§ Exercise requirements: Extract all of the data and reproduce it precisely.

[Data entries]
******************************
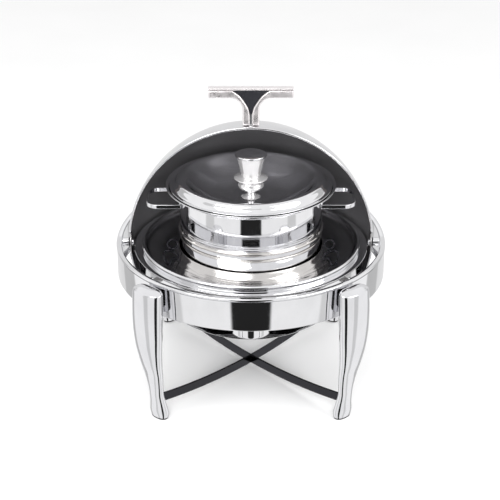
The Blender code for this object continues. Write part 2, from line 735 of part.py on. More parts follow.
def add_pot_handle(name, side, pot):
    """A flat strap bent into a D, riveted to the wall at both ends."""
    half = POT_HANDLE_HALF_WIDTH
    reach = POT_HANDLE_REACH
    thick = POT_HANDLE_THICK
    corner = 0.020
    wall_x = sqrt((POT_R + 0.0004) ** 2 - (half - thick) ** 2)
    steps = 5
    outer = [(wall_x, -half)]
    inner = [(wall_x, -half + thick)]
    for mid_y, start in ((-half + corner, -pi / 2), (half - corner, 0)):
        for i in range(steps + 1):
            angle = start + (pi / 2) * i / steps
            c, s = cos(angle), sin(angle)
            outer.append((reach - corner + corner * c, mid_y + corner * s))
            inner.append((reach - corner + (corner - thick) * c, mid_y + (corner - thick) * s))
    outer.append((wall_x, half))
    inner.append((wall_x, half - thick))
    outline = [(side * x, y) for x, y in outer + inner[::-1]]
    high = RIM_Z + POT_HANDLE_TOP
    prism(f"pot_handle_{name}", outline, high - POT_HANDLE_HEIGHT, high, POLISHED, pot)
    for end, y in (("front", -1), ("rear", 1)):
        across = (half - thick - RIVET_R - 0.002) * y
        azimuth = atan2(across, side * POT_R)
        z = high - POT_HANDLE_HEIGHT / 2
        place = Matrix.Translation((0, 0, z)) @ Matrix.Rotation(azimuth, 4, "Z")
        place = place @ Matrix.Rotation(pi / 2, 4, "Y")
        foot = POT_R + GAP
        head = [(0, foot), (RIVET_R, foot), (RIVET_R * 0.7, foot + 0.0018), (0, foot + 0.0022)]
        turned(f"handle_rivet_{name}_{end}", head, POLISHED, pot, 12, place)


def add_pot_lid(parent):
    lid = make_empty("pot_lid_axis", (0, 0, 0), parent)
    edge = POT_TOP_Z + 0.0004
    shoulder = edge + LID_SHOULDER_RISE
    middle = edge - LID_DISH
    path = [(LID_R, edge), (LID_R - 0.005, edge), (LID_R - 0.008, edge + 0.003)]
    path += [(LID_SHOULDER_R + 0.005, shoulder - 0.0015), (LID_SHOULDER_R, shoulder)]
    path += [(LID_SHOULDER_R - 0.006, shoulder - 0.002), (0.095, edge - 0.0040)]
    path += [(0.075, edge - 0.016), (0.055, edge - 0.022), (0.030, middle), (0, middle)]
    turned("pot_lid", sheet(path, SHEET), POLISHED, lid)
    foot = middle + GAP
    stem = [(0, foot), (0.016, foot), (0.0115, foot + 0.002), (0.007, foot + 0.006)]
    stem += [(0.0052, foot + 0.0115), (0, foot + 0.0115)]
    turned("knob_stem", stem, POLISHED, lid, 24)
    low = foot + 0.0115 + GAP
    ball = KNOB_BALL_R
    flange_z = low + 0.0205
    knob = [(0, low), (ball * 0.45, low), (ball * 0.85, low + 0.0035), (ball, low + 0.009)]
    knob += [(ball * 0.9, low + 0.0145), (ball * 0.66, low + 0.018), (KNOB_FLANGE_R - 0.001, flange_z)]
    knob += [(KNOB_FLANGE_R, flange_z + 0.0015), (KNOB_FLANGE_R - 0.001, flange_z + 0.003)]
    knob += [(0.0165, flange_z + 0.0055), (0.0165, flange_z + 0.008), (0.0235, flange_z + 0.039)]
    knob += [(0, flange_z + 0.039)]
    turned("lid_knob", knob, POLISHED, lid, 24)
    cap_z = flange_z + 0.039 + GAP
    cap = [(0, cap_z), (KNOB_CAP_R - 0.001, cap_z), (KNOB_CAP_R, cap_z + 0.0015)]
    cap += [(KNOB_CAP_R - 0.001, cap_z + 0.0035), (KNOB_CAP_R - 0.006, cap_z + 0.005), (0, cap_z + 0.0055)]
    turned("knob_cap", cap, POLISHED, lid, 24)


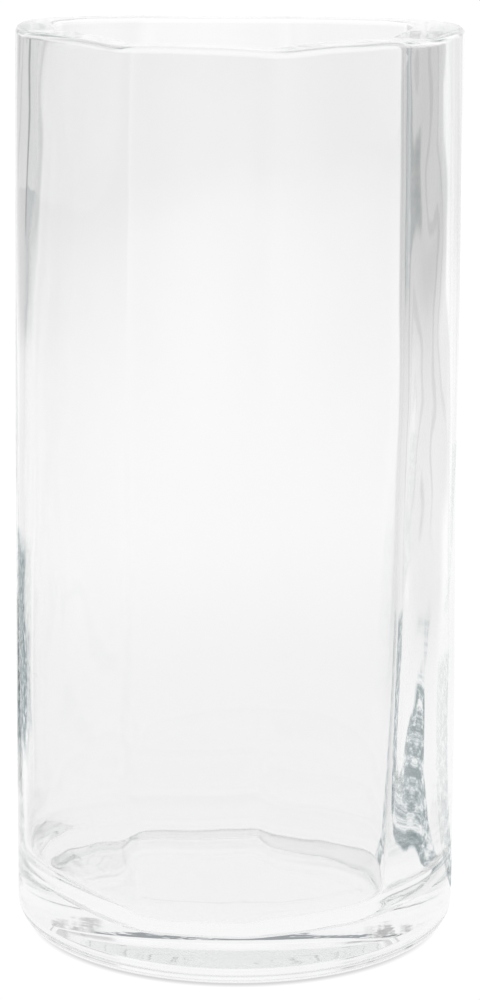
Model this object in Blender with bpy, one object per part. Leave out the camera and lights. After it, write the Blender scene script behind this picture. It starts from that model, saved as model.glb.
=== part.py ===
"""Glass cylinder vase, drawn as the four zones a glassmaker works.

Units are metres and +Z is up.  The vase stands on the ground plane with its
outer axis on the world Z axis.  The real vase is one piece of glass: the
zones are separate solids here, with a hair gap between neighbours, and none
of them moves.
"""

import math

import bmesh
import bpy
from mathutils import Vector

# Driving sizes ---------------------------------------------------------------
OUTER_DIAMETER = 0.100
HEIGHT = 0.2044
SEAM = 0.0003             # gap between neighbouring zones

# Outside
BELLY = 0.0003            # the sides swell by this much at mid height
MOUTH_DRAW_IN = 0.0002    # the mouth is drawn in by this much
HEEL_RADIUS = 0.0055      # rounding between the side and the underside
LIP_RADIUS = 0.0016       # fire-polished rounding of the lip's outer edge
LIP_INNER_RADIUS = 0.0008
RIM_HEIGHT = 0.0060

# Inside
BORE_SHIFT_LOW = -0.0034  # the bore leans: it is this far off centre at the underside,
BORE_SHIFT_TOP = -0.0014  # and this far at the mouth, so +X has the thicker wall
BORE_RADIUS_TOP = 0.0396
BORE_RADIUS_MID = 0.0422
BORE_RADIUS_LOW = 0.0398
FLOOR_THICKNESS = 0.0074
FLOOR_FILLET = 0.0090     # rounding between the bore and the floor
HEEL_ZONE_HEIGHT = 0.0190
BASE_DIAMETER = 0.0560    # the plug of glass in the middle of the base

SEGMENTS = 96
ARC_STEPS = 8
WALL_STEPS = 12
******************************
§ Problem solution:
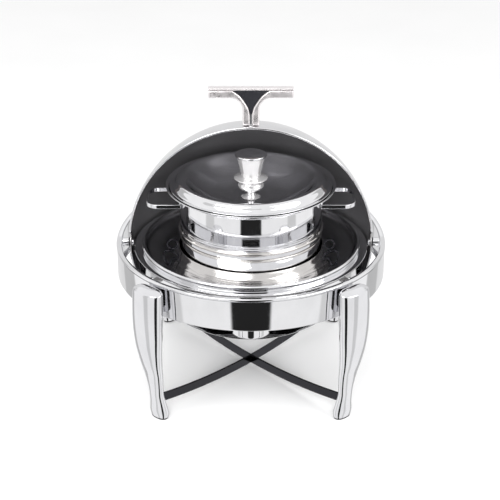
The Blender code for this object continues. Write part 2, from line 735 of part.py on. More parts follow.
def add_pot_handle(name, side, pot):
    """A flat strap bent into a D, riveted to the wall at both ends."""
    half = POT_HANDLE_HALF_WIDTH
    reach = POT_HANDLE_REACH
    thick = POT_HANDLE_THICK
    corner = 0.020
    wall_x = sqrt((POT_R + 0.0004) ** 2 - (half - thick) ** 2)
    steps = 5
    outer = [(wall_x, -half)]
    inner = [(wall_x, -half + thick)]
    for mid_y, start in ((-half + corner, -pi / 2), (half - corner, 0)):
        for i in range(steps + 1):
            angle = start + (pi / 2) * i / steps
            c, s = cos(angle), sin(angle)
            outer.append((reach - corner + corner * c, mid_y + corner * s))
            inner.append((reach - corner + (corner - thick) * c, mid_y + (corner - thick) * s))
    outer.append((wall_x, half))
    inner.append((wall_x, half - thick))
    outline = [(side * x, y) for x, y in outer + inner[::-1]]
    high = RIM_Z + POT_HANDLE_TOP
    prism(f"pot_handle_{name}", outline, high - POT_HANDLE_HEIGHT, high, POLISHED, pot)
    for end, y in (("front", -1), ("rear", 1)):
        across = (half - thick - RIVET_R - 0.002) * y
        azimuth = atan2(across, side * POT_R)
        z = high - POT_HANDLE_HEIGHT / 2
        place = Matrix.Translation((0, 0, z)) @ Matrix.Rotation(azimuth, 4, "Z")
        place = place @ Matrix.Rotation(pi / 2, 4, "Y")
        foot = POT_R + GAP
        head = [(0, foot), (RIVET_R, foot), (RIVET_R * 0.7, foot + 0.0018), (0, foot + 0.0022)]
        turned(f"handle_rivet_{name}_{end}", head, POLISHED, pot, 12, place)


def add_pot_lid(parent):
    lid = make_empty("pot_lid_axis", (0, 0, 0), parent)
    edge = POT_TOP_Z + 0.0004
    shoulder = edge + LID_SHOULDER_RISE
    middle = edge - LID_DISH
    path = [(LID_R, edge), (LID_R - 0.005, edge), (LID_R - 0.008, edge + 0.003)]
    path += [(LID_SHOULDER_R + 0.005, shoulder - 0.0015), (LID_SHOULDER_R, shoulder)]
    path += [(LID_SHOULDER_R - 0.006, shoulder - 0.002), (0.095, edge - 0.0040)]
    path += [(0.075, edge - 0.016), (0.055, edge - 0.022), (0.030, middle), (0, middle)]
    turned("pot_lid", sheet(path, SHEET), POLISHED, lid)
    foot = middle + GAP
    stem = [(0, foot), (0.016, foot), (0.0115, foot + 0.002), (0.007, foot + 0.006)]
    stem += [(0.0052, foot + 0.0115), (0, foot + 0.0115)]
    turned("knob_stem", stem, POLISHED, lid, 24)
    low = foot + 0.0115 + GAP
    ball = KNOB_BALL_R
    flange_z = low + 0.0205
    knob = [(0, low), (ball * 0.45, low), (ball * 0.85, low + 0.0035), (ball, low + 0.009)]
    knob += [(ball * 0.9, low + 0.0145), (ball * 0.66, low + 0.018), (KNOB_FLANGE_R - 0.001, flange_z)]
    knob += [(KNOB_FLANGE_R, flange_z + 0.0015), (KNOB_FLANGE_R - 0.001, flange_z + 0.003)]
    knob += [(0.0165, flange_z + 0.0055), (0.0165, flange_z + 0.008), (0.0235, flange_z + 0.039)]
    knob += [(0, flange_z + 0.039)]
    turned("lid_knob", knob, POLISHED, lid, 24)
    cap_z = flange_z + 0.039 + GAP
    cap = [(0, cap_z), (KNOB_CAP_R - 0.001, cap_z), (KNOB_CAP_R, cap_z + 0.0015)]
    cap += [(KNOB_CAP_R - 0.001, cap_z + 0.0035), (KNOB_CAP_R - 0.006, cap_z + 0.005), (0, cap_z + 0.0055)]
    turned("knob_cap", cap, POLISHED, lid, 24)


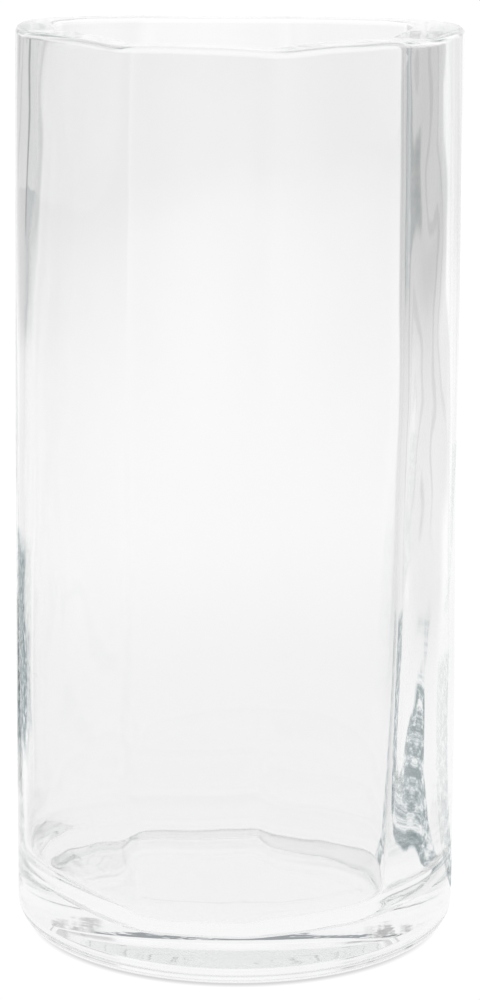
Model this object in Blender with bpy, one object per part. Leave out the camera and lights. After it, write the Blender scene script behind this picture. It starts from that model, saved as model.glb.
=== part.py ===
"""Glass cylinder vase, drawn as the four zones a glassmaker works.

Units are metres and +Z is up.  The vase stands on the ground plane with its
outer axis on the world Z axis.  The real vase is one piece of glass: the
zones are separate solids here, with a hair gap between neighbours, and none
of them moves.
"""

import math

import bmesh
import bpy
from mathutils import Vector

# Driving sizes ---------------------------------------------------------------
OUTER_DIAMETER = 0.100
HEIGHT = 0.2044
SEAM = 0.0003             # gap between neighbouring zones

# Outside
BELLY = 0.0003            # the sides swell by this much at mid height
MOUTH_DRAW_IN = 0.0002    # the mouth is drawn in by this much
HEEL_RADIUS = 0.0055      # rounding between the side and the underside
LIP_RADIUS = 0.0016       # fire-polished rounding of the lip's outer edge
LIP_INNER_RADIUS = 0.0008
RIM_HEIGHT = 0.0060

# Inside
BORE_SHIFT_LOW = -0.0034  # the bore leans: it is this far off centre at the underside,
BORE_SHIFT_TOP = -0.0014  # and this far at the mouth, so +X has the thicker wall
BORE_RADIUS_TOP = 0.0396
BORE_RADIUS_MID = 0.0422
BORE_RADIUS_LOW = 0.0398
FLOOR_THICKNESS = 0.0074
FLOOR_FILLET = 0.0090     # rounding between the bore and the floor
HEEL_ZONE_HEIGHT = 0.0190
BASE_DIAMETER = 0.0560    # the plug of glass in the middle of the base

SEGMENTS = 96
ARC_STEPS = 8
WALL_STEPS = 12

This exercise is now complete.